To Reiterate: You Gotta Include Mens Rea in the DUI Charge

State v. Maharaj (HSC November 18, 2013)
Background. Peter Maharaj was charged with a single count of operating a vehicle while under the influence of an intoxicant, better known as driving under the influence. Specifically, the charge was in violation of HRS § 291E-61(a)(1), which requires proof that Maharaj was operating a vehicle while under the influence of “alcohol in an amount sufficient to impair the person’s normal mental faculties or ability to care for the person and guard against casualty[.]” Maharaj was orally charged in the district court. The charge did not include a state of mind. He was ultimately convicted at trial and then appealed to the ICA. The ICA affirmed after it noted that a transcript for the motion to suppress was never included in the record.

Then, the HSC issued its decision in State v. Nesmith, 127 Hawaii 48, 276 P.3d 617 (2012). Maharaj filed a motion for reconsideration on the grounds that the oral charge was defective ala Nesmith. Maharaj argued that the defective charge was a jurisdictional problem that was “not waivable.” The ICA denied the motion and noted that it was simply unclear if this was a jurisdictional issue. Maharaj petitioned for certiorari.

Challenging the Sufficiency of a Charging Instrument. When the defendant challenges the sufficiency of the charge for the first time on appeal, the defendant must “show prejudice or that the indictment cannot within reason be construed to charge a crime.” State v. Motta, 66 Haw. 89, 91, 657 P.2d 1019, 1020 (1983). Here, the oral charge did not allege a state of mind and it cannot be construed to be a crime. State v. Elliot, 77 Hawaii, 309, 313, 884 P.2d 372, 376 (1994).
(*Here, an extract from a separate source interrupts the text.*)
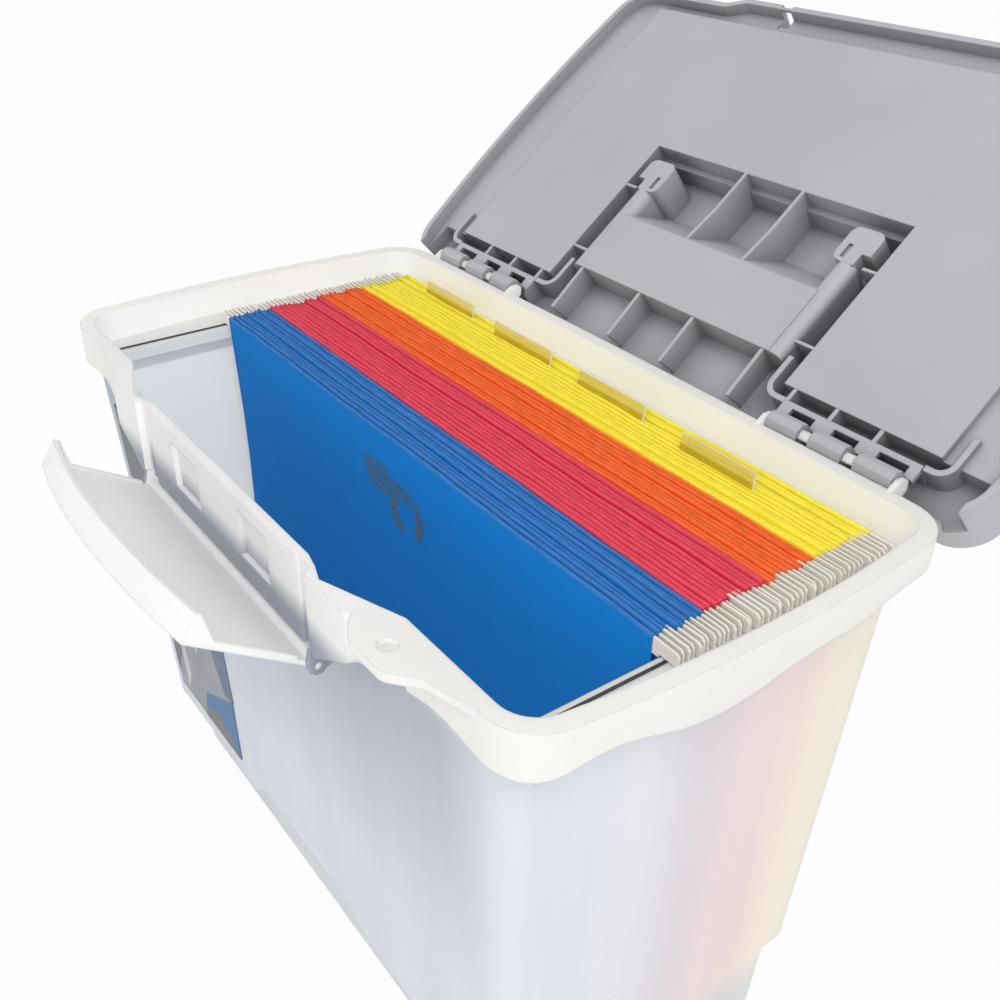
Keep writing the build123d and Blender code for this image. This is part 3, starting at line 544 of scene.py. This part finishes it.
def make_tabs():
    """Clear tabs that lean back a little, with painted highlights on the top edge and right end, painted
    shadow on the foot and a yellow painted for the folders seen through.
    """
    shape = bmesh.new()
    for left, right, y in TABS:
        def place(u, v, depth):
            lean = TAB_LEAN * (v - TAB_FOOT) / (TAB_TOP - TAB_FOOT)
            return (u * MM, (y + lean + depth) * MM, v * MM)

        def panel(x0, x1, z0, z1, slot):
            corners = [(x0, z0), (x1, z0), (x1, z1), (x0, z1)]
            add_prism(shape, corners, place, -TAB_HALF_T, TAB_HALF_T, slot)

        end = right - TAB_END
        panel(left, end, TAB_FOOT, TAB_PAINTED_SHADE_TOP, PAINTED_SHADE_FOOT)
        panel(left, end, TAB_PAINTED_SHADE_TOP, TAB_TOP - TAB_EDGE, CLEAR)
        panel(left, end, TAB_TOP - TAB_EDGE, TAB_TOP, PAINTED_HIGHLIGHT)
        panel(end, right, TAB_FOOT, TAB_TOP, PAINTED_HIGHLIGHT)
    # The clear body is coloured yellow as painted see-through light; its foot is painted shadow and its
    # edges are painted highlight.
    materials = [
        clear_plastic("tab_clear", srgb(236, 218, 120), 0.50),
        clear_plastic("tab_foot_painted_shade", srgb(206, 182, 44), 0.80),
        clear_plastic("tab_edge_painted_highlight", srgb(244, 240, 214), 0.65),
    ]
    finish_piece(shape, "tab_strips", materials, "yellow_folders", "clear_tab", "index_tabs")


# Label, on the outside of the front wall: ink, height above the wall and outline in (x, distance below
# the ledge), in mm.
WALL_Y, WALL_LEAN, LEDGE_Z = -87.6, 0.055, 240.7
LABEL_FOOT = 0.02                      # the card starts this far off the wall
LABEL_INKS = {
    "label_grey": srgb(150, 153, 158),
    "label_top": srgb(112, 115, 119),
    "label_pale": srgb(196, 199, 203),
    "label_edge": srgb(98, 114, 142),
    "label_blue": srgb(66, 116, 162),
    "label_brown": srgb(118, 116, 118),
}
LABEL = (
    ("label_grey", 0.40, [(-142, 20), (-60, 20), (-61, 118), (-66, 187), (-138, 187)]),
    ("label_top", 0.46, [(-142, 20), (-96, 20), (-100, 62), (-142, 58)]),
    ("label_top", 0.46, [(-138, 100), (-127, 118), (-127, 158), (-138, 178)]),
    ("label_top", 0.46, [(-116, 104), (-96, 101), (-88, 128), (-97, 124)]),
    ("label_pale", 0.46, [(-124, 118), (-119, 118), (-119, 168), (-127, 182)]),
    ("label_pale", 0.46, [(-106, 124), (-97, 129), (-101, 142), (-108, 136)]),
    ("label_edge", 0.46, [(-84, 100), (-60, 100), (-61, 146), (-70, 147), (-77, 126)]),
    ("label_blue", 0.50, [(-99, 166), (-62, 146), (-66, 187), (-107, 187)]),
    ("label_brown", 0.54, [(-104, 180), (-88, 172), (-74, 177), (-67, 187), (-107, 187)]),
)


def make_label():
    """Printed card of plain coloured areas, without any lettering."""
    def place(x, down, depth):
        return (x * MM, (WALL_Y + WALL_LEAN * down - depth) * MM, (LEDGE_Z - down) * MM)

    shape = bmesh.new()
    order = list(LABEL_INKS)
    for ink, height, outline in LABEL:
        add_prism(shape, outline, place, LABEL_FOOT, height, order.index(ink))
    materials = [print_ink(name, colour) for name, colour in LABEL_INKS.items()]
    finish_piece(shape, "label_card", materials, "tub", "label_paper", "front_label_card")


# Printed mark on the first folder, in mm: rows of bars as (z, their ends in x), over two arcs as
# (centre x, centre z, start and end in degrees).
MARK_ROWS = (
    (228.2, ((-24, -19.5), (-18.5, -12), (-11, -6))),
    (224.6, ((-23, -17), (-16, -8), (-7, -2), (-1, 5), (6, 12))),
    (221.0, ((-22, -14), (-13, -6), (-5, 3), (4, 10), (11, 16))),
    (217.4, ((-20, -15), (-14, -5), (-4, 2))),
)
MARK_ARCS = ((5.0, 214.0, 150, 262), (9.5, 214.5, -60, 50))
MARK_R, MARK_W = 10.0, 5.0
MARK_BAR_H = 2.5
MARK_HALF_T = 0.1
IN_FRONT_Y = -0.2                      # metres, in front of the tub
ARC_STEPS = 6


def mark_outlines():
    """Outlines of the mark's bars and arcs, in (x, z)."""
    for z, bars in MARK_ROWS:
        for x0, x1 in bars:
            yield [(x0, z), (x1, z), (x1, z + MARK_BAR_H), (x0, z + MARK_BAR_H)]
    for x, z, start, stop in MARK_ARCS:
        turns = [math.radians(start + (stop - start) * i / ARC_STEPS) for i in range(ARC_STEPS + 1)]
        outer, inner = (
            [(x + r * math.cos(t), z + r * math.sin(t)) for t in turns] for r in (MARK_R, MARK_R - MARK_W)
        )
        yield outer + inner[::-1]


def make_mark():
    """Plain printed mark laid on the slack panel of the first folder."""
    folder = bpy.data.objects["sheet_blue_folder_1"]
    mesh = folder.data
    points = [tuple(v.co) for v in mesh.vertices]
    skin = BVHTree.FromPolygons(points, [tuple(f.vertices) for f in mesh.polygons])

    def place(x, z, depth):
        spot = skin.ray_cast(Vector((x * MM, IN_FRONT_Y, z * MM)), Vector((0.0, 1.0, 0.0)))[0]
        return spot - Vector((0.0, depth * MM, 0.0))

    shape = bmesh.new()
    for outline in mark_outlines():
        add_prism(shape, outline, place, -MARK_HALF_T, MARK_HALF_T, 0)
    ink = print_ink("mark_ink", srgb(56, 92, 122))
    finish_piece(shape, "folder_mark", [ink], "blue_folders", "blue_paper")


def dress():
    """Materials of the CAD nodes that the scene shows as they are."""
    # The last two values give the tub and the latch painted glow on their inner and outer upright faces.
    assign(frosted_plastic("frosted_plastic", tub_colour, 0.35, 0.28, 0.06), "tub_shell")
    assign(frosted_plastic("latch_plastic", latch_colour, 0.25, 0.20, 0.12), "front_latch")
    # The grey plastic gets painted shade in hollows narrower than 22 mm.
    lid = moulded_plastic("grey_plastic", srgb(168, 170, 175), srgb(176, 178, 183), reach=22 * MM)
    assign(lid, "lid_frame")
    assign(lid.copy(), "organizer_cover_left", "organizer_cover_right")
    assign(lid.copy(), "carry_handle")
    assign(dark_steel(), "hanging_rail_left", "hanging_rail_right")


# ---- light and floor ----------------------------------------------------------
MIDDLE = (0.0, 0.0, 0.2)
WORLD_LIGHT = 0.75
FLOOR_HALF = 4.0                       # metres from the middle of the floor to its edges
FLOOR_GREY = 0.93
FLOOR_WHITE = 0.90                     # share of the floor's look that is plain white


def showing(tree):
    """1 for rays that show the surroundings: seen straight, mirrored or through clear plastic."""
    path = tree.nodes.new("ShaderNodeLightPath")
    value = path.outputs["Is Camera Ray"]
    for kind in ("Is Glossy Ray", "Is Transmission Ray"):
        larger = tree.nodes.new("ShaderNodeMath")
        larger.operation = "MAXIMUM"
        tree.links.new(value, larger.inputs[0])
        tree.links.new(path.outputs[kind], larger.inputs[1])
        value = larger.outputs["Value"]
    return value


def camera_white(tree, surface, share):
    """Surface of which the camera, mirrors and clear plastic show that share as plain white."""
    white = tree.nodes.new("ShaderNodeEmission")
    amount = tree.nodes.new("ShaderNodeMath")
    amount.operation = "MULTIPLY"
    amount.inputs[1].default_value = share
    mix = tree.nodes.new("ShaderNodeMixShader")
    tree.links.new(showing(tree), amount.inputs[0])
    tree.links.new(amount.outputs["Value"], mix.inputs["Fac"])
    tree.links.new(surface, mix.inputs[1])
    tree.links.new(white.outputs["Emission"], mix.inputs[2])
    return mix.outputs["Shader"]


def area_light(name, at, size, power):
    """Round lamp turned towards the middle of the object."""
    data = bpy.data.lights.new(name, "AREA")
    data.shape = "DISK"
    data.size = size
    data.energy = power
    light = bpy.data.objects.new(name, data)
    bpy.context.scene.collection.objects.link(light)
    light.location = at
    light.rotation_euler = (Vector(MIDDLE) - Vector(at)).to_track_quat("-Z", "Y").to_euler()


def make_world():
    """Even white light, dimmer than the plain white that is seen behind the object."""
    world = bpy.data.worlds.new("world")
    bpy.context.scene.world = world
    world.use_nodes = True
    tree = world.node_tree
    light = tree.nodes["Background"]
    light.inputs["Color"].default_value = (1.0, 1.0, 1.0, 1.0)
    light.inputs["Strength"].default_value = WORLD_LIGHT
    white = tree.nodes.new("ShaderNodeBackground")
    white.inputs["Color"].default_value = (1.0, 1.0, 1.0, 1.0)
    mix = tree.nodes.new("ShaderNodeMixShader")
    tree.links.new(showing(tree), mix.inputs["Fac"])
    tree.links.new(light.outputs["Background"], mix.inputs[1])
    tree.links.new(white.outputs["Background"], mix.inputs[2])
    tree.links.new(mix.outputs["Shader"], tree.nodes["World Output"].inputs["Surface"])


def make_floor():
    """White floor that keeps a faint shadow."""
    mesh = bpy.data.meshes.new("floor")
    shape = bmesh.new()
    bmesh.ops.create_grid(shape, x_segments=1, y_segments=1, size=FLOOR_HALF)
    shape.to_mesh(mesh)
    shape.free()
    floor = bpy.data.objects.new("floor", mesh)
    bpy.context.scene.collection.objects.link(floor)
    material, tree, shader = new_material("floor")
    shader.inputs["Base Color"].default_value = (FLOOR_GREY, FLOOR_GREY, FLOOR_GREY, 1.0)
    shader.inputs["Roughness"].default_value = 0.9
    shown = camera_white(tree, shader.outputs["BSDF"], FLOOR_WHITE)
    tree.links.new(shown, tree.nodes["Material Output"].inputs["Surface"])
    mesh.materials.append(material)


make_camera()
make_world()
make_floor()
area_light("key", (1.0, -0.5, 1.7), 0.7, 10.0)
area_light("front", (1.1, -1.4, 1.1), 1.2, 8.0)
make_folders()
make_tabs()
make_label()
make_mark()
dress()
bpy.context.scene.view_settings.view_transform = "Standard"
The analysis was largely based on the precedent in State v. Nesmith, supra, and State v. Apollonio. Accordingly, the case must be dismissed without prejudice. Moreover, the failure to include this “essential fact” renders the charge deficient pursuant to Hawaii Rules of Penal Procedure Rule 7(d).

Chief Justice Recktenwald’s Dissent. The CJ dissented for the exact same reasons he dissented in Apollonio. Justice Nakayama joined (presumably for the exact same reasons she joined in Apollonio.).